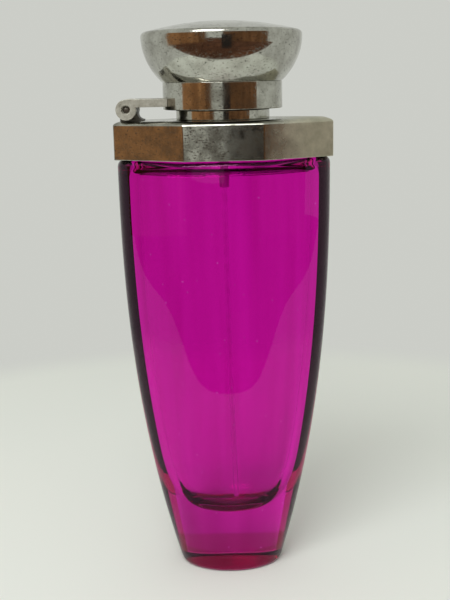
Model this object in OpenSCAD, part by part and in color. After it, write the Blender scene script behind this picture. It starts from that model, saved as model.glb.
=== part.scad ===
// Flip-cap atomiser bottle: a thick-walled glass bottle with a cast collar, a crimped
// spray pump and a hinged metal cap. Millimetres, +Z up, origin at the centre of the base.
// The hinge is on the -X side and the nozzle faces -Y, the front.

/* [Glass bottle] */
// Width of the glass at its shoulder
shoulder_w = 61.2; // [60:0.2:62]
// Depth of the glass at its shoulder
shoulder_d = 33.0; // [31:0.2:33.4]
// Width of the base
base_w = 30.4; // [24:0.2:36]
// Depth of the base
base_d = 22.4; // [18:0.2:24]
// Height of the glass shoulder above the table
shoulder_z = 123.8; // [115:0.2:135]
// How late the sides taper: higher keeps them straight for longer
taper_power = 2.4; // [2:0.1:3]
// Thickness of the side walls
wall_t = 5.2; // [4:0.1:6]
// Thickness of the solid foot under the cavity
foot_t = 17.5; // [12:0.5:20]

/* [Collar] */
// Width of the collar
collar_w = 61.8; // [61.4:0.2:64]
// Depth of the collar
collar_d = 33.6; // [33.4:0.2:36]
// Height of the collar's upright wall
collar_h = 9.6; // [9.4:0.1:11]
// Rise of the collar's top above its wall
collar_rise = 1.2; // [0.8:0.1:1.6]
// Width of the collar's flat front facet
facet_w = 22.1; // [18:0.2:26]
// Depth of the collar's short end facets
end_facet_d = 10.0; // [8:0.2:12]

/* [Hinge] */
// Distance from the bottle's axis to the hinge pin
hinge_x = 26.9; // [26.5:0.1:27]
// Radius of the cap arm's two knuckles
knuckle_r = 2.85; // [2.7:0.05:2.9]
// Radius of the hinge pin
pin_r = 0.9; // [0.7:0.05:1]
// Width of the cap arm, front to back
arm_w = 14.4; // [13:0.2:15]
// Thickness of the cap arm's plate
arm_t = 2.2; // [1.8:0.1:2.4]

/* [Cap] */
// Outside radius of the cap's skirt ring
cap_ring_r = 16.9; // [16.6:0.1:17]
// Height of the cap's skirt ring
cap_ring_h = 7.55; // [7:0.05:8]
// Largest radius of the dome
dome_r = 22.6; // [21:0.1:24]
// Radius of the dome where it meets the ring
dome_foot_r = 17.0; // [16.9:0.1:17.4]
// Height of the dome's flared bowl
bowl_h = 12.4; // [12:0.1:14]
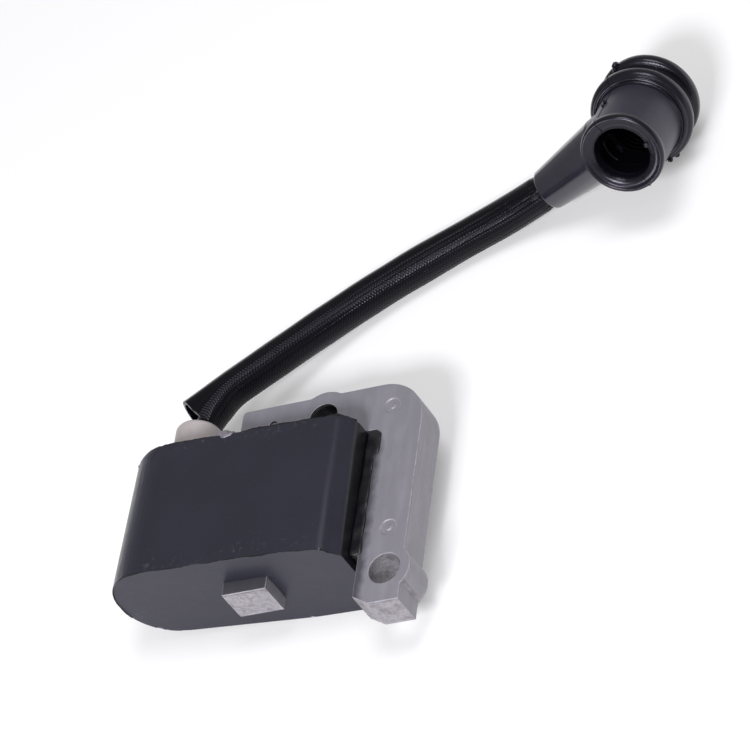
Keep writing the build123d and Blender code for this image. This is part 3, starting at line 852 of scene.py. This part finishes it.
-=-=-
### [Written exercise]
Restate, please, word for word the span of records running from the first line to the line bearing "foot_t = 17.5; // [12:0.5:20]", both included, and nothing outside it.

### [Answer to the problem]
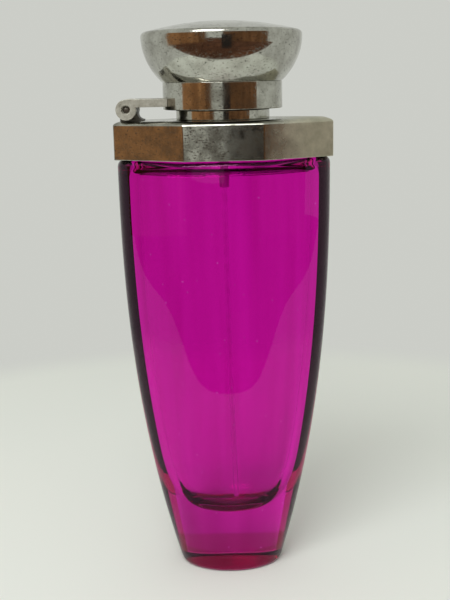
Model this object in OpenSCAD, part by part and in color. After it, write the Blender scene script behind this picture. It starts from that model, saved as model.glb.
=== part.scad ===
// Flip-cap atomiser bottle: a thick-walled glass bottle with a cast collar, a crimped
// spray pump and a hinged metal cap. Millimetres, +Z up, origin at the centre of the base.
// The hinge is on the -X side and the nozzle faces -Y, the front.

/* [Glass bottle] */
// Width of the glass at its shoulder
shoulder_w = 61.2; // [60:0.2:62]
// Depth of the glass at its shoulder
shoulder_d = 33.0; // [31:0.2:33.4]
// Width of the base
base_w = 30.4; // [24:0.2:36]
// Depth of the base
base_d = 22.4; // [18:0.2:24]
// Height of the glass shoulder above the table
shoulder_z = 123.8; // [115:0.2:135]
// How late the sides taper: higher keeps them straight for longer
taper_power = 2.4; // [2:0.1:3]
// Thickness of the side walls
wall_t = 5.2; // [4:0.1:6]
// Thickness of the solid foot under the cavity
foot_t = 17.5; // [12:0.5:20]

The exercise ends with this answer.